START Supplied information

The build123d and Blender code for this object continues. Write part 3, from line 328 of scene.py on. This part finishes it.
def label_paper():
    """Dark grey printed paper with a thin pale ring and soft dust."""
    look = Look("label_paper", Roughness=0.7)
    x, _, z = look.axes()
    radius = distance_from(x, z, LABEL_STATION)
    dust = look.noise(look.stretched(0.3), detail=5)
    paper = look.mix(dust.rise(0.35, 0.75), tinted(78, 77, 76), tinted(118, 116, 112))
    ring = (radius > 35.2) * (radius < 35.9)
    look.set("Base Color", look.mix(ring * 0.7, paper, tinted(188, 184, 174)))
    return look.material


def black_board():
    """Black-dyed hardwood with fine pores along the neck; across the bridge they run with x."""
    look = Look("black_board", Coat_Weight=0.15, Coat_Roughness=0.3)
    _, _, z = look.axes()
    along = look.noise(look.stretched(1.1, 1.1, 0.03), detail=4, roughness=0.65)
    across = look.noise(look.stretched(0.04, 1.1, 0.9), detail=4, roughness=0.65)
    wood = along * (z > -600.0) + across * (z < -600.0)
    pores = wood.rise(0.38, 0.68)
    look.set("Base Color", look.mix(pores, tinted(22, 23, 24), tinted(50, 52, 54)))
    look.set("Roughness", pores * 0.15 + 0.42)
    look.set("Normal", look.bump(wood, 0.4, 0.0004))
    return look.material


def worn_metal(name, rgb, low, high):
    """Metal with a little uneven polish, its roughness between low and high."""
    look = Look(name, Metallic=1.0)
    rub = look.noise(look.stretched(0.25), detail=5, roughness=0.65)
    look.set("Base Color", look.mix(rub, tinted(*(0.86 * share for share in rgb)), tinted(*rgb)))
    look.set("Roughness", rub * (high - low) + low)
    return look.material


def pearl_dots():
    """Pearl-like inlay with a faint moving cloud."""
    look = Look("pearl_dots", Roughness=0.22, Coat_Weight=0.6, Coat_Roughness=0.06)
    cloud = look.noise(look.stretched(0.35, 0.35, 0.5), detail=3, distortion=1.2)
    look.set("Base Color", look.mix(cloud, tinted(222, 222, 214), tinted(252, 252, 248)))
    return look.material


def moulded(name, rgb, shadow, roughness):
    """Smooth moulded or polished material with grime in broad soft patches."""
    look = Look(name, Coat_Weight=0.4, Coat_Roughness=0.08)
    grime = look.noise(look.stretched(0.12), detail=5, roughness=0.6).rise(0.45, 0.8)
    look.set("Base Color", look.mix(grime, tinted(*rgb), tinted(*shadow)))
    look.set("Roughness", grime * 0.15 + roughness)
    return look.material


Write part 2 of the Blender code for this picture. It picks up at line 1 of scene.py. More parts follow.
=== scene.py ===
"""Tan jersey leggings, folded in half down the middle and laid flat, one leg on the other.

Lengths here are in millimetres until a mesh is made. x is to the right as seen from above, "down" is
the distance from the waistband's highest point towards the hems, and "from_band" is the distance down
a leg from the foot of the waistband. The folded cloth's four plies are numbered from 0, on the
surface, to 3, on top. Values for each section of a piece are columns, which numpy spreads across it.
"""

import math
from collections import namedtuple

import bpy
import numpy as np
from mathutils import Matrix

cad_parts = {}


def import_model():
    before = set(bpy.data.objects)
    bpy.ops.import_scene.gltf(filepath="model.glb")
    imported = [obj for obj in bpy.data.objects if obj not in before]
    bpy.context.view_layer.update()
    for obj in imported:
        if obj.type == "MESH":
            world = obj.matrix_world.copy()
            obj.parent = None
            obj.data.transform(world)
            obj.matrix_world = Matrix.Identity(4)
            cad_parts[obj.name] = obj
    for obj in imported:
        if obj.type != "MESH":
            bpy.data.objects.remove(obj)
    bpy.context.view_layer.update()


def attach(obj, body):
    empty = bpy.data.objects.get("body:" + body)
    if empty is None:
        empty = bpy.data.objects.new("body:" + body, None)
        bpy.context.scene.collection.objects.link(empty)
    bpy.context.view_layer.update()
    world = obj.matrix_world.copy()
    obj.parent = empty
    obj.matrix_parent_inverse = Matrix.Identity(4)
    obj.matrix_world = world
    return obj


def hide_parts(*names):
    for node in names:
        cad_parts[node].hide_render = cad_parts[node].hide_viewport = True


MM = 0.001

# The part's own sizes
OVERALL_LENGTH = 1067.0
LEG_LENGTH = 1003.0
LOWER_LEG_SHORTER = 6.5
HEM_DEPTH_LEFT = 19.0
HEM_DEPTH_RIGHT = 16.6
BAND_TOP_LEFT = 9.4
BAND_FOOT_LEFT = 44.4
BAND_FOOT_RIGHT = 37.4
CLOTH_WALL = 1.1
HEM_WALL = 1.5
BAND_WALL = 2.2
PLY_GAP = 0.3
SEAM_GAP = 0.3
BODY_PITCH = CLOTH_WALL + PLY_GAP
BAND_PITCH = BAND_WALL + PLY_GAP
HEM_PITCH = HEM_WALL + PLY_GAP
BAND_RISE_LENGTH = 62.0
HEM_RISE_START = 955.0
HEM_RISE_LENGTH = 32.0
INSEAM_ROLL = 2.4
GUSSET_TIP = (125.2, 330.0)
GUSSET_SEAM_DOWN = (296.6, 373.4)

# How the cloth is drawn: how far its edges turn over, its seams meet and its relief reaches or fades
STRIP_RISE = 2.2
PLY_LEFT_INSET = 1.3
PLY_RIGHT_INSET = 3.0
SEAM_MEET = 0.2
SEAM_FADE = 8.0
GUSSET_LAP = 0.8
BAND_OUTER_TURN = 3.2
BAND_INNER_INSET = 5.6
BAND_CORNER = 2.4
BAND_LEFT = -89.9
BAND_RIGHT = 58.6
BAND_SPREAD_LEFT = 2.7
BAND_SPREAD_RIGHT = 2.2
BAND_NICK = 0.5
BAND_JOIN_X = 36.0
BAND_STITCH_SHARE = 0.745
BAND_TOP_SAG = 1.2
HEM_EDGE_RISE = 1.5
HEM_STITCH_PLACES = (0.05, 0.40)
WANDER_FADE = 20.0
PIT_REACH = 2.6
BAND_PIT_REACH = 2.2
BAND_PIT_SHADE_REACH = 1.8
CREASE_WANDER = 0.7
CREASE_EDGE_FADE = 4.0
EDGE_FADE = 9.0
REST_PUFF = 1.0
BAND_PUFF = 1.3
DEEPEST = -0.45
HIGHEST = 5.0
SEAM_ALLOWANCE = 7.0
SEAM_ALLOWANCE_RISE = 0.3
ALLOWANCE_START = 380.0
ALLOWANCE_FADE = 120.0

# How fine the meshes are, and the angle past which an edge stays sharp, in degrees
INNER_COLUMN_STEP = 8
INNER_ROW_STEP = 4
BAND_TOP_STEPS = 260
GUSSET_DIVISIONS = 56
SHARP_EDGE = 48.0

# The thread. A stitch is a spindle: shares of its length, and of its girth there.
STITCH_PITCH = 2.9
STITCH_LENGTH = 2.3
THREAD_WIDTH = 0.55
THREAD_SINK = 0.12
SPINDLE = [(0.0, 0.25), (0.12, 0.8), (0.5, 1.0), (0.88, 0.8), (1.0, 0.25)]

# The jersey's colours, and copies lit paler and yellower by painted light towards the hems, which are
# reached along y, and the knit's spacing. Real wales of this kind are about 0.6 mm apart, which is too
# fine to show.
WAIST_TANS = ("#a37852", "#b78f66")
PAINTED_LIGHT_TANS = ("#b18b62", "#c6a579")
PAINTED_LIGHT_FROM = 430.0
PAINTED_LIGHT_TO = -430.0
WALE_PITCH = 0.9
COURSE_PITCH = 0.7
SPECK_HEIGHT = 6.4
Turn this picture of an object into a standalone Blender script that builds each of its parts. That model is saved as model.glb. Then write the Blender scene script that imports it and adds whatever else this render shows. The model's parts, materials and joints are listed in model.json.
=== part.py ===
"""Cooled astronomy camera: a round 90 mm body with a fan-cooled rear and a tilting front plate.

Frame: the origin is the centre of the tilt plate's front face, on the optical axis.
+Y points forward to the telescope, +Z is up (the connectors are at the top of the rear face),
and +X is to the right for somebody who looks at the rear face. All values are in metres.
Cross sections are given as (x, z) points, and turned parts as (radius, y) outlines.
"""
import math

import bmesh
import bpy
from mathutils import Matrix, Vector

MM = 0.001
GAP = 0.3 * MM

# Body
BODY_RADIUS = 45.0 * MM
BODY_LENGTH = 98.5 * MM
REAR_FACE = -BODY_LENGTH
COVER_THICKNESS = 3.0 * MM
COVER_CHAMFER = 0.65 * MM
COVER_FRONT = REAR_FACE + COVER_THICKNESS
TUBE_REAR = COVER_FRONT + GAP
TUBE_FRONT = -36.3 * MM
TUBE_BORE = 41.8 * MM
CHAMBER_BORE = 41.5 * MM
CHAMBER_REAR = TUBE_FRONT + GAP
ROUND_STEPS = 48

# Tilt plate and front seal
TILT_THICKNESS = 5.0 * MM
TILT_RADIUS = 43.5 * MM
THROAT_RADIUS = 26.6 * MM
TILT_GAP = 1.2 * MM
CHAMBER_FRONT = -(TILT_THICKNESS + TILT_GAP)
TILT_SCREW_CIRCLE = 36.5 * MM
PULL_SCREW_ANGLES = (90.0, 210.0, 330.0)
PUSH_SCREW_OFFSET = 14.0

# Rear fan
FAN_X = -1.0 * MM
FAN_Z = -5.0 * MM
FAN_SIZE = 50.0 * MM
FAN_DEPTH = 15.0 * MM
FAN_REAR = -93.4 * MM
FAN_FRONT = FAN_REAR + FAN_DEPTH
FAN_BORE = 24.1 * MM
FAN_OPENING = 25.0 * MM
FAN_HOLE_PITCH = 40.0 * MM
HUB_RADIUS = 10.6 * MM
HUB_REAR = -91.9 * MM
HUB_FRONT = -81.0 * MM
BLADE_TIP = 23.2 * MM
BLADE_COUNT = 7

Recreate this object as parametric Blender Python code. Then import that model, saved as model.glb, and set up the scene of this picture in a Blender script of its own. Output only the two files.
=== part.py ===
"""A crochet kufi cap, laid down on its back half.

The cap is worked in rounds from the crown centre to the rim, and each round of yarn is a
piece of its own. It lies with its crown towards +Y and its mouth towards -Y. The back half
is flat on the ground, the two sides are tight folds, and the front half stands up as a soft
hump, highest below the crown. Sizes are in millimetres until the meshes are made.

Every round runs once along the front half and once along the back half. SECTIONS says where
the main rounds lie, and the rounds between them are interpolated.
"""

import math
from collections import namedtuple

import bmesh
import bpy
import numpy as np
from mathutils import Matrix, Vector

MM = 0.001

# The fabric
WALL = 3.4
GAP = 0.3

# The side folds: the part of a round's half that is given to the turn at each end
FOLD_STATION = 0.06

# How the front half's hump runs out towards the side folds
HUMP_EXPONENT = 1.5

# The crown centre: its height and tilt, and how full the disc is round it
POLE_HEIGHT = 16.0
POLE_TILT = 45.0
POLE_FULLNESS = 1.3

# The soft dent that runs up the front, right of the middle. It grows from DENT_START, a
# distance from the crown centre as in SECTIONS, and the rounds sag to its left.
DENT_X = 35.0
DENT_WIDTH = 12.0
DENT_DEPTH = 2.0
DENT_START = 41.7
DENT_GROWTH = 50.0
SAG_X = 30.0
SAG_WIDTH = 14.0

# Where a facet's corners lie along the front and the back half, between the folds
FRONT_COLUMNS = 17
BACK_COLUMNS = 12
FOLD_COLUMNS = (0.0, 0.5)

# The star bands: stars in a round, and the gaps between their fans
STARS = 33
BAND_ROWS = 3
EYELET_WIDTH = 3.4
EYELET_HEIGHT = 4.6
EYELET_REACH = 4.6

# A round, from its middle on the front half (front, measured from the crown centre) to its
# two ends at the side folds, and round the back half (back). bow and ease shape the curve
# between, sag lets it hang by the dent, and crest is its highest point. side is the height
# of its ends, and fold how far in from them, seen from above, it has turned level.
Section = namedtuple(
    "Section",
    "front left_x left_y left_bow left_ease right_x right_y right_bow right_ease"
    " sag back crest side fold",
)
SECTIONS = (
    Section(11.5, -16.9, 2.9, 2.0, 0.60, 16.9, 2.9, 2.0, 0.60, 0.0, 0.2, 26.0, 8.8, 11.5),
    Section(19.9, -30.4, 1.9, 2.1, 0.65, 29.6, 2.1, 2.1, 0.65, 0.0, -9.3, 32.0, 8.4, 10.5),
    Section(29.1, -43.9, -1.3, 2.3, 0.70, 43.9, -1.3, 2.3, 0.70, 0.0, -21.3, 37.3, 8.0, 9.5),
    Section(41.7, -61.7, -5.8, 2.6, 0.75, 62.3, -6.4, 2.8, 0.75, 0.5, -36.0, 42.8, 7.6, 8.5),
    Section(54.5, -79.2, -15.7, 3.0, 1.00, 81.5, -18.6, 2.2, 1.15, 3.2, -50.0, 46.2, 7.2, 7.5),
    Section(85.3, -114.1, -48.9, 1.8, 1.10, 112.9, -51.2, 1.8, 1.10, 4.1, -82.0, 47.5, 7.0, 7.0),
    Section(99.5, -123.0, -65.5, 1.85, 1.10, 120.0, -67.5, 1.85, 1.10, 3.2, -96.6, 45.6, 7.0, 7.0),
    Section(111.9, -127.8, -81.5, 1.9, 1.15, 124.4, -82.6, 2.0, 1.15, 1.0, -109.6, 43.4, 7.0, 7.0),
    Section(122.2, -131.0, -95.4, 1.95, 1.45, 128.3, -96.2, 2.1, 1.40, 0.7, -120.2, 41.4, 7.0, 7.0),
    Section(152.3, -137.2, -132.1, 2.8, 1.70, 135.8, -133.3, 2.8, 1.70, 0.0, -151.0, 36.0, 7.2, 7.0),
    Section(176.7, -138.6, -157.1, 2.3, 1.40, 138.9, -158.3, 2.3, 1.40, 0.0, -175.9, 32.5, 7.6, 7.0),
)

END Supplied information

**What you are asked to do**
The lines above from the one containing "cad_parts[node].hide_render = cad_parts[node].hide_viewport" through the one containing "GUSSET_SEAM_DOWN = (296.6, 373.4)" are to be set down exactly, and no others.

**Answer to this problem**
        cad_parts[node].hide_render = cad_parts[node].hide_viewport = True


MM = 0.001

# The part's own sizes
OVERALL_LENGTH = 1067.0
LEG_LENGTH = 1003.0
LOWER_LEG_SHORTER = 6.5
HEM_DEPTH_LEFT = 19.0
HEM_DEPTH_RIGHT = 16.6
BAND_TOP_LEFT = 9.4
BAND_FOOT_LEFT = 44.4
BAND_FOOT_RIGHT = 37.4
CLOTH_WALL = 1.1
HEM_WALL = 1.5
BAND_WALL = 2.2
PLY_GAP = 0.3
SEAM_GAP = 0.3
BODY_PITCH = CLOTH_WALL + PLY_GAP
BAND_PITCH = BAND_WALL + PLY_GAP
HEM_PITCH = HEM_WALL + PLY_GAP
BAND_RISE_LENGTH = 62.0
HEM_RISE_START = 955.0
HEM_RISE_LENGTH = 32.0
INSEAM_ROLL = 2.4
GUSSET_TIP = (125.2, 330.0)
GUSSET_SEAM_DOWN = (296.6, 373.4)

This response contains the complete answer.